Enter volcanoes. Researchers have suggested that as icecaps build on land, pressure on underlying volcanoes also builds, and eruptions are suppressed. But when warming somehow starts and the ice begins melting, pressure lets up, and eruptions surge. They belch CO2 that produces more warming, which melts more ice, which creates a self-feeding effect that tips the planet suddenly into a warm period. A 2009 paper from Harvard University says that land volcanoes worldwide indeed surged six to eight times over background levels during the most recent deglaciation, 12,000 to 7,000 years ago. The corollary would be that undersea volcanoes do the opposite: as earth cools, sea levels may drop 100 meters, because so much water gets locked into ice.
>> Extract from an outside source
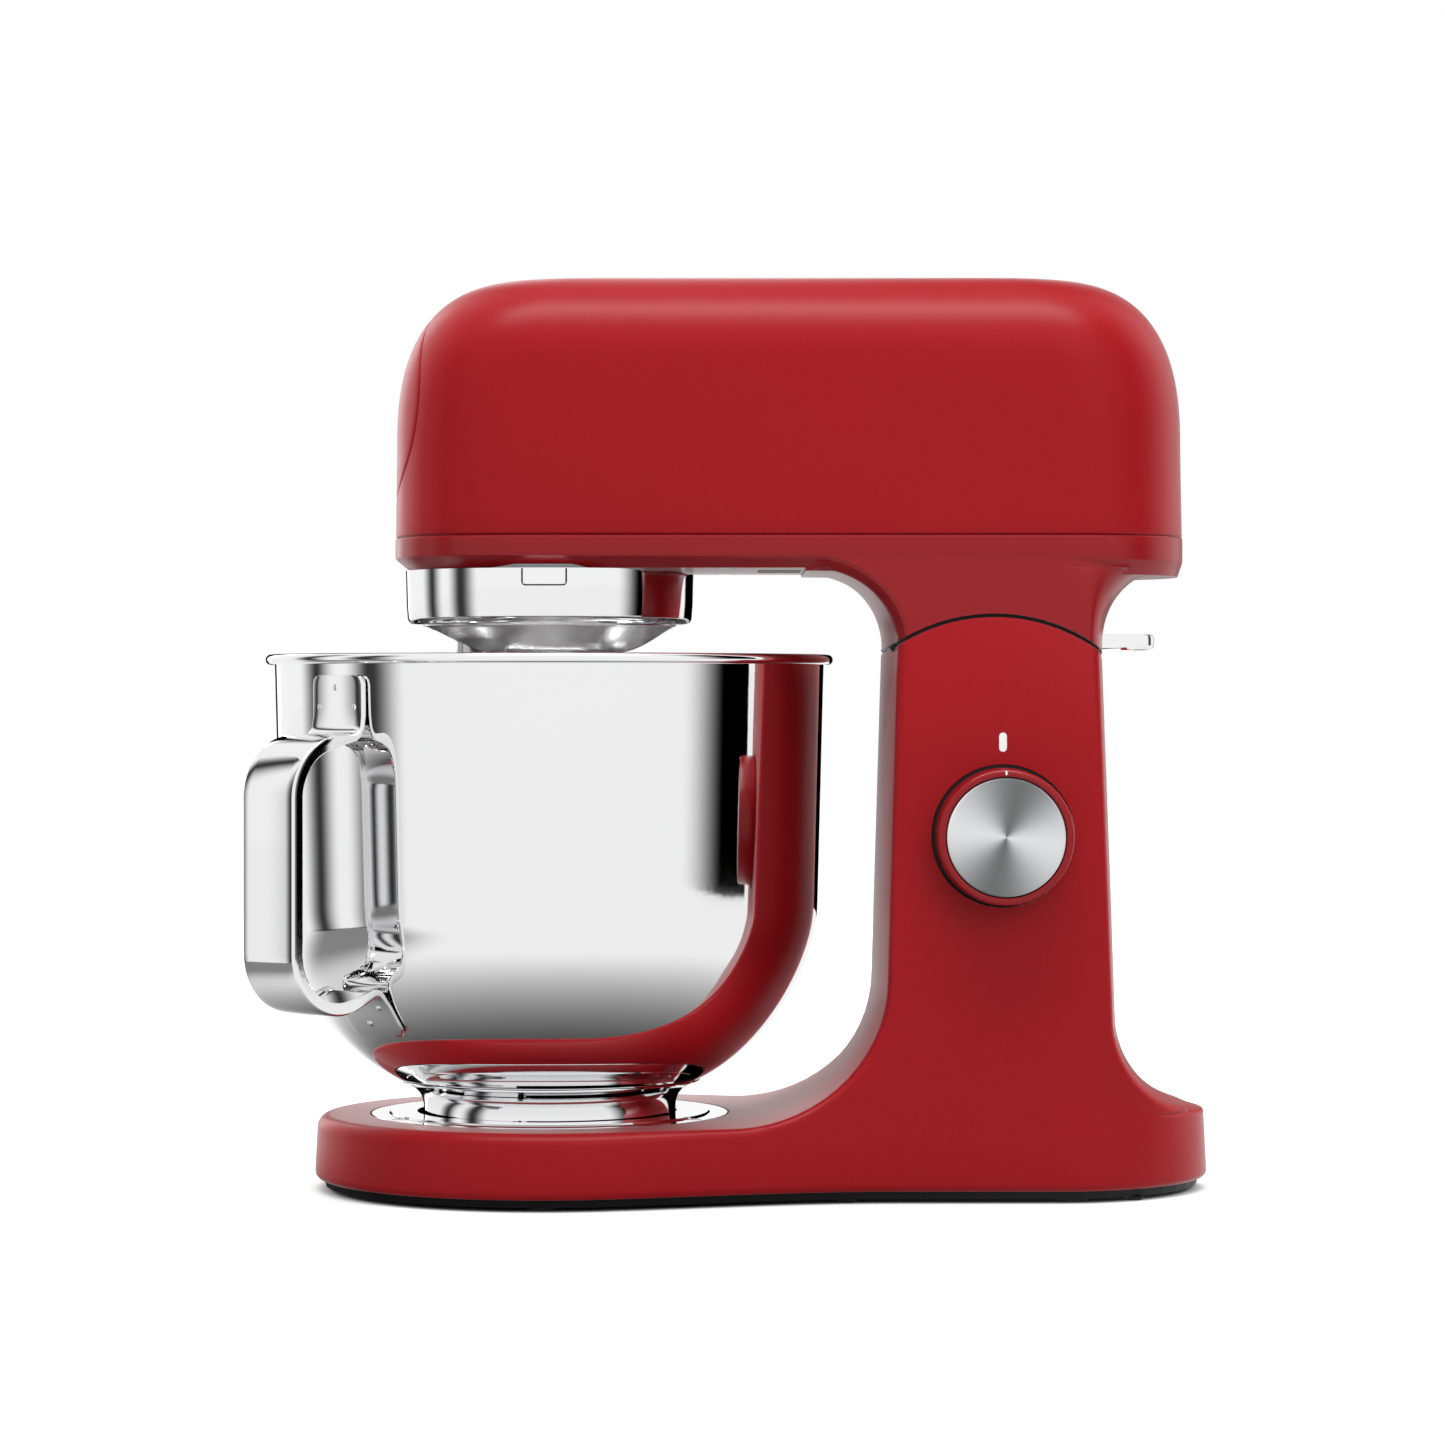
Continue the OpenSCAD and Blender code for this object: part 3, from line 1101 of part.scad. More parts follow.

This relieves pressure on submarine volcanoes, and they erupt more. At some point, could the increased CO2 from undersea eruptions start the warming that melts the ice covering volcanoes on land?


That has been a mystery, partly because undersea eruptions are almost impossible to observe. However, Tolstoy and other researchers recently have been able to closely monitor 10 submarine eruption sites using sensitive new seismic instruments. They have also produced new high-resolution maps showing outlines of past lava flows. Tolstoy analyzed some 25 years of seismic data from ridges in the Pacific, Atlantic and Arctic oceans, plus maps showing past activity in the south Pacific.


The long-term eruption data, spread over more than 700,000 years, showed that during the coldest times, when sea levels are low, undersea volcanism surges, producing visible bands of hills. When things warm up and sea levels rise to levels similar to the present, lava erupts more slowly, creating bands of lower topography. Tolstoy attributes this not only to the varying sea level, but to closely related changes in earth’s orbit. When the orbit is more elliptical, Earth gets squeezed and unsqueezed by the sun’s gravitational pull at a rapidly varying rate as it spins daily—a process that she thinks tends to massage undersea magma upward, and help open the tectonic cracks that let it out. When the orbit is fairly (though not completely) circular, as it is now, the squeezing/unsqueezing effect is minimized, and there are fewer eruptions.


The idea that remote gravitational forces influence volcanism is mirrored by the short-term data, says Tolstoy. She says the seismic data suggest that today, undersea volcanoes pulse to life mainly during periods that come every two weeks. That is the schedule upon which combined gravity from the moon and sun cause ocean tides to reach their lowest points, thus subtly relieving pressure on volcanoes below. Seismic signals interpreted as eruptions followed fortnightly low tides at eight out of nine study sites. Furthermore, Tolstoy found that all known modern eruptions occur from January through June. January is the month when Earth is closest to the sun, July when it is farthest—a period similar to the squeezing/unsqueezing effect Tolstoy sees in longer-term cycles. She said:



If you look at the present-day eruptions, volcanoes respond even to much smaller forces than the ones that might drive climate.



Edward Baker, a senior ocean scientist at the National Oceanic and Atmospheric Administration, said, “The most interesting takeaway from this paper is that it provides further evidence that the solid Earth, and the air and water all operate as a single system.”


The research for this paper was funded in large part by the U.S. National Science Foundation.


Bottom line: A study published February 6, 2015 in the journal Geophysical Research Letters, suggests that undersea volcanic pulses — apparently tied to short- and long-term changes in earth’s orbit, and to sea levels – may help trigger natural climate swings. Submarine volcanoes flare up on strikingly regular cycles, from two weeks to 100,000 years and produce about the same amount of CO2 as land volcanoes, says the study.